Ars Technica published a fairly balanced account of the controversy, concluding that, “Even elaborate pattern-matching machines can be useful in performing labor-saving tasks for the people that use them… especially for coding and brainstorming and writing.”

Comments on this article included one like:

LLMs do not even know what the task is, all it knows is statistical relationships between words.   I feel like I am going insane. An entire industry’s worth of engineers and scientists are desperate to convince themselves a fancy Markov chain trained on all known human texts is actually thinking through problems and not just rolling the dice on what words it can link together.

And

if we equate combinatorial play and pattern matching with genuinely “generative/general” intelligence, then we’re missing a key fact here.

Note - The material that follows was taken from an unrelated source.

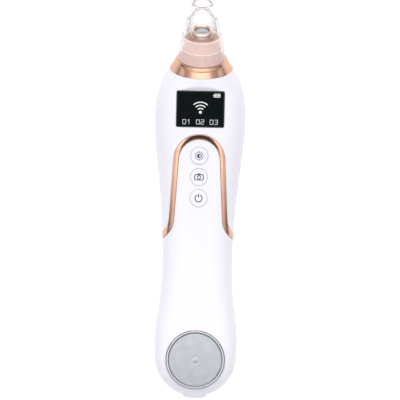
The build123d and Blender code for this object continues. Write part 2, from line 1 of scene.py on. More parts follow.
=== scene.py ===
"""The looks of a hand-held blackhead vacuum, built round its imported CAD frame.

Lengths in this script are millimetres in the frame's axes (X across, Y towards the suction tip,
Z out of the button face); MM turns them into Blender's metres when a mesh is made.
"""
import json
from math import cos, pi, radians, sin

import bmesh
import bpy
import numpy as np
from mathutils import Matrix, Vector
from mathutils.bvhtree import BVHTree


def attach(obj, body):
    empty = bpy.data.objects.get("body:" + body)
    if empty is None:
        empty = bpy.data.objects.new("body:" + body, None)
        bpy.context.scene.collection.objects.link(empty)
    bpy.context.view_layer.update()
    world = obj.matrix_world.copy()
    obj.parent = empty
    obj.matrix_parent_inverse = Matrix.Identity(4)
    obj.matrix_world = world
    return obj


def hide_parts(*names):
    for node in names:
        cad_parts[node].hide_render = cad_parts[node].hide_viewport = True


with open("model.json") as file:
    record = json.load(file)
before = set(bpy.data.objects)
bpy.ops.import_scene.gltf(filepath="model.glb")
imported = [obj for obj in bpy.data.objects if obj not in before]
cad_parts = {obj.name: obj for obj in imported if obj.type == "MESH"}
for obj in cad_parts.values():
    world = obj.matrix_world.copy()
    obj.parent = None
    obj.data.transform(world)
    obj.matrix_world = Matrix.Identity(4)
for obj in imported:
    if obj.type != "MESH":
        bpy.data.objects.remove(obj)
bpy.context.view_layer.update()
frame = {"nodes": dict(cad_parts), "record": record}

MM = 0.001
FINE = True
X = np.array((1.0, 0.0, 0.0))
AXIS_R = 0.002                              # stands for the axis, so that turned faces stay whole
SHADE = 35.0                                # degrees over which an edge stays sharp
CLEAR_IOR = 1.36
VIEW_X, VIEW_Y, VIEW_ROLL = 0.00075, 0.08, 1.19    # metres, and degrees
FLOOR_SIDE = 1800.0


# ------------------------------------------------------------------ driving dimensions
WALL = 2.0
PARTING_GAP = 0.16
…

What’s missing from all the LLM hubris and enthusiasm is a reflexive consciousness of the limits of language, of the aspects of experience that exceed its reach and are also, paradoxically, the source of its actual innovations. [This is profound, he means that mere words, even billions of them, cannot capture some key aspects of human experience]

However, the AI bulls have mounted various come-backs to the Apple paper. The most effective I know of so far was published by Alex Lawsen, a researcher at LLM firm Open Philanthropy. Lawsen’s rebuttal, titled “The Illusion of the Illusion of Thinking,  was summarized by Marcus Mendes. To summarize the summary, Lawsen claimed that the models did not in general “collapse” in some crazy way. Rather, the models in many cases recognized that they would not be able to solve the puzzles given the constraints input by the Apple researchers. Therefore, they (rather intelligently) did not try to waste compute power by grinding away to a necessarily incomplete solution, but just stopped. Lawsen further showed that the ways Apple ran the LRM models did not allow them to perform as well as they could. When he made a modest, reasonable change in the operation of the LRMs,

Models like Claude, Gemini, and OpenAI’s o3 had no trouble producing algorithmically correct solutions for 15-disk Hanoi problems, far beyond the complexity where Apple reported zero success.

Lawsen’s conclusion: When you remove artificial output constraints, LRMs seem perfectly capable of reasoning about high-complexity tasks. At least in terms of algorithm generation.

And so, the great debate over the prospects of artificial general intelligence will continue.